Thanks for joining us on INSIDE POLITICS. See you back here this time tomorrow.

Brianna Keilar starts "RIGHT NOW."

Have a great day.

BRIANNA KEILAR, CNN HOST: I'm Brianna Keilar, live from CNN's Washington headquarters.

Underway right now, he was one of the most high-profile inmates in America, so how could Jeffrey Epstein die by suicide behind bars, and what happens to his sex trafficking case now?

President Trump's former attack dog now the latest loyalist to make a public break with the commander in chief, saying Republicans should replace him on the 2020 ticket.

Plus, it's being called one of the worst nuclear accidents since Chernobyl. Did it happen during a nuclear missile test by Russia designed to evade American defenses?

And, in the wake of two more mass shootings, a 2020 candidate is brought to tears and another makes a sweeping proposal to combat gun violence.

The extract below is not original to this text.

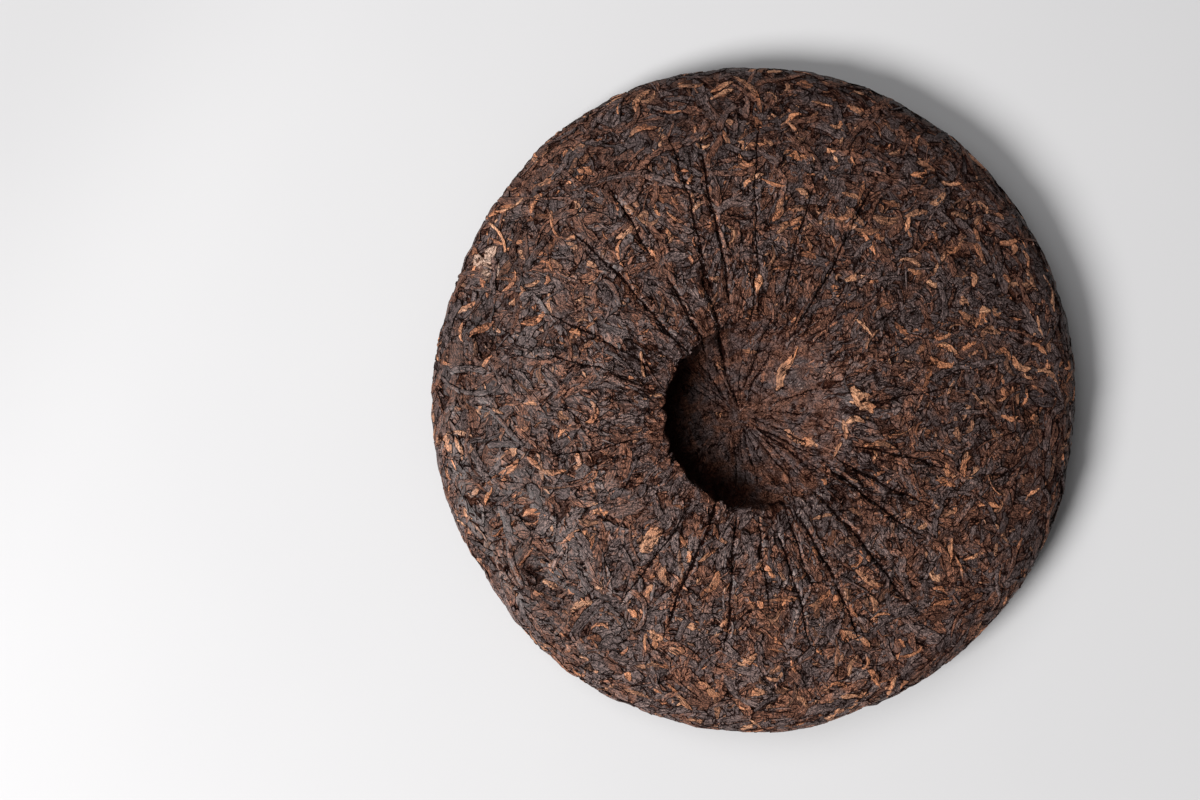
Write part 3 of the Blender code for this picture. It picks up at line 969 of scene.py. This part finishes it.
hollowMarks = (  # the same in the hollow
    (7, 9, 66, 12, 3.2, 0.3, 0.75), (5.5, 5, 75, 5, 2.4, 0.2, 0.5), (13, -12.5, -30, 10, 3.4, 0.3, 0.6),
    (9.5, -10.5, -20, 5, 2.4, 0.0, 0.6), (-4, 15, -6, 6, 1.6, 0.1, 0.3),
    (-12.5, 10.5, -54, 4.5, 1.8, 0.1, 0.3), (-12.5, -4.5, -43, 2, 1.4, 0.0, 0.8),
)
rootHairs = (  # thin and round, some of it clear of the surface
    (-80, 50, -59, 11.5, 0.9, -0.9, 1.2), (-77.5, 58, 14, 11, 0.75, 1.0, 1.0),
    (-64.5, 53, -72, 9, 1.0, 0.9, 0.6), (-38, 10.5, -82, 8, 0.9, 0.7, 0.9),
    (9.5, 13.5, 66, 7, 0.5, 0.2, 0.9), (42, -10, 20, 8, 0.5, 1.0, 0.6), (71, -27, -50, 8, 0.5, 1.2, 0.6),
)


def placedBits(name, model, marks, thick, lift, finish, seed):
    table = np.array(marks, dtype=float)
    found = [guideTree.ray_cast(Vector((x * mm, y * mm, 2.0 * high[2])), Vector((0.0, 0.0, -1.0)))
             for x, y in table[:, :2]]
    places = np.array([hit[0] for hit in found]) / mm
    normals = np.array([hit[1] for hit in found])
    turn = np.radians(table[:, 2])
    forward = np.stack([np.cos(turn), np.sin(turn), np.zeros(len(turn))], 1)
    forward -= normals * (forward * normals).sum(1, keepdims=True)
    forward /= np.linalg.norm(forward, axis=1, keepdims=True)
    size = {**leafy, "length": table[:, 3], "width": table[:, 4], "curl": table[:, 5],
            "tint": table[:, 6], "warmth": np.full(len(table), 0.5), "tilt": 0.04, "cap": 0.5,
            "fray": 0.6, "thick": np.full(len(table), thick), "lift": np.full(len(table), lift)}
    piece = layBits(name, model, places, normals, forward, size, seed)
    piece.data.materials.append(finish)
    return piece


def raggedRim(name, seed):
    # torn tips that stand out over the steep side of the hollow
    local = np.random.default_rng(seed)
    count = rim["count"]
    direction = np.radians(cake["steepSide"] + local.uniform(-rim["span"], rim["span"], count))
    across = np.stack([np.cos(direction), np.sin(direction)], 1)
    lean = 1.0 + cake["hollowLean"] * np.cos(direction) / cake["hollowRadius"]
    length = local.uniform(*rim["length"], count)
    out = length / 2.0 - local.uniform(*rim["over"], count)
    flat = across * (cake["hollowRadius"] * lean + out)[:, None]
    flat += np.array(cake["hollow"])
    top = [guideTree.ray_cast(Vector((*place * mm, 2.0 * high[2])), Vector((0.0, 0.0, -1.0)))[0].z
           for place in flat]
    places = np.column_stack([flat, np.array(top) / mm])
    normals = np.tile([0.0, 0.0, 1.0], (count, 1))
    turn = direction + math.pi + local.normal(size=count) * 0.45
    forward = np.stack([np.cos(turn), np.sin(turn), np.full(count, -0.12)], 1)
    forward /= np.linalg.norm(forward, axis=1, keepdims=True)
    size = {**leafy, "length": length,
            "width": local.uniform(*rim["width"], count), "curl": local.normal(size=count) * 0.3,
            "tint": local.uniform(0.0, 1.0, count), "warmth": local.uniform(0.2, 1.0, count),
            "tilt": 0.2, "cap": 0.2, "thick": local.uniform(0.4, 0.8, count), "fray": 1.6,
            "lift": local.uniform(-0.35, 0.0, count)}
    piece = layBits(name, "flake", places, normals, forward, size, seed + 1, draped=False)
    piece.data.materials.append(darkFinish)
    return piece


rim = {"count": 64, "span": 84.0, "over": (-0.2, 1.2), "length": (2.5, 6.5), "width": (1.2, 5.0)}
bits.append(raggedRim("rimBits", 700))
bits.append(placedBits("goldMarks", "bud", goldMarks, 0.6, 0.12, goldFinish, 710))
bits.append(placedBits("hollowMarks", "bud", hollowMarks, 0.5, 0.05, goldFinish, 720))
bits.append(placedBits("rootHairs", "stem", rootHairs, 0.6, 0.35, goldFinish, 730))
bits.append(placedBits("paleMarks", "flake", paleMarks, 0.6, 0.1, paleFinish, 740))

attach(body, "root")
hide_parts("tea_cake")
for piece in bits:
    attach(piece, "root")


middle = [(a + b) / 2.0 for a, b in zip(low, high)]


def floorFinish():
    shader = Shader("paleTable")
    place = shader.objectPlace()
    soft = shader.noise(place, 9.0, 2.0)
    colour = shader.mix(soft, (0.60, 0.60, 0.615, 1.0), (0.63, 0.63, 0.64, 1.0))
    x, y, _ = shader.parts(place)
    # painted shade: the table darker towards its upper left corner, where less light falls
    cornerShade = shader.between(y * 0.47 - x * 0.88, 0.17, 0.26) * 0.12
    colour = shader.mix(cornerShade, colour, (0.0, 0.0, 0.0, 1.0))
    shader.feed(shader.surface.inputs["Base Color"], colour)
    shader.feed(shader.surface.inputs["Roughness"], 0.62)
    shader.feed(shader.surface.inputs["Specular IOR Level"], 0.25)
    return shader.material


bpy.ops.object.select_all(action="DESELECT")
bpy.ops.mesh.primitive_plane_add(size=6.0, location=(0.0, 0.0, low[2]))
floor = bpy.context.object
floor.name = "tableTop"
floor.data.materials.append(floorFinish())


def areaLight(name, place, size, power, colour):
    data = bpy.data.lights.new(name, "AREA")
    data.shape = "DISK"
    data.size = size
    data.energy = power
    data.color = colour
    lamp = bpy.data.objects.new(name, data)
    lamp.location = place
    lamp.rotation_euler = (Vector(middle) - Vector(place)).to_track_quat("-Z", "Y").to_euler()
    bpy.context.scene.collection.objects.link(lamp)
    return lamp


lighting = {
    "keyFrom": 209.0,  # degrees round the cake
    "keyRise": 39.0,
    "keyDistance": 2.25,
    "keySize": 0.92,
    "keyPower": 76.0,
    "panelFrom": 149.0,
    "panelRise": 50.0,
    "panelDistance": 2.2,
    "panelSize": 1.5,
    "panelPower": 16.0,
    "fill": 0.12,
}
for lamp, colour in (("key", (1.0, 0.99, 0.975)), ("panel", (1.0, 1.0, 1.0))):
    swing = math.radians(lighting[lamp + "From"])
    rise = math.radians(lighting[lamp + "Rise"])
    away = Vector((math.cos(rise) * math.cos(swing), math.cos(rise) * math.sin(swing),
                   math.sin(rise)))
    areaLight(lamp + "Light", away * lighting[lamp + "Distance"], lighting[lamp + "Size"],
              lighting[lamp + "Power"], colour)

world = bpy.data.worlds.new("studio")
world.use_nodes = True
world.node_tree.nodes["Background"].inputs["Color"].default_value = (1.0, 0.985, 0.98, 1.0)
world.node_tree.nodes["Background"].inputs["Strength"].default_value = lighting["fill"]
bpy.context.scene.world = world

view = {"lens": 50.0, "distance": 0.5137, "tilt": 4.5, "aimLeft": 0.0492, "aimUp": 0.0}
aim = Vector((middle[0] - view["aimLeft"], middle[1] + view["aimUp"], 0.4 * high[2]))
lean = math.radians(view["tilt"])
cameraData = bpy.data.cameras.new("shotCamera")
cameraData.lens = view["lens"]
cameraData.sensor_width = 36.0
camera = bpy.data.objects.new("shotCamera", cameraData)
camera.location = aim + Vector((-math.sin(lean), 0.0, math.cos(lean))) * view["distance"]
camera.rotation_euler = (0.0, -lean, 0.0)
bpy.context.scene.collection.objects.link(camera)
bpy.context.scene.camera = camera
bpy.context.scene.view_settings.view_transform = "Standard"
print("floor, light and camera set")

KEILAR: Right now new revelations and a flurry of questions about the night leading up to Jeffrey Epstein's apparent suicide in his jail cell. CNN has learned that the convicted sex offender who was awaiting trial on multiple charges of sex trafficking underage girls was not monitored regularly by prison staff the night that he died. He was also housed alone after officials decided to remove his cell mate. Both of those factors violating standard procedure for any inmate who comes off suicide watch, which Epstein had less than two weeks ago. Both the FBI and the Department of Justice have launched their own investigations. And Attorney General Bill Barr addressed Epstein's death publicly this morning.

(BEGIN VIDEO CLIP)

WILLIAM BARR, U.S. ATTORNEY GENERAL: I was appalled, and indeed the whole department was, and frankly angry, to learn of the MCC's failure to adequately secure this prisoner. We are now learning of serious irregularities at this facility that are deeply concerning and demand a thorough investigation.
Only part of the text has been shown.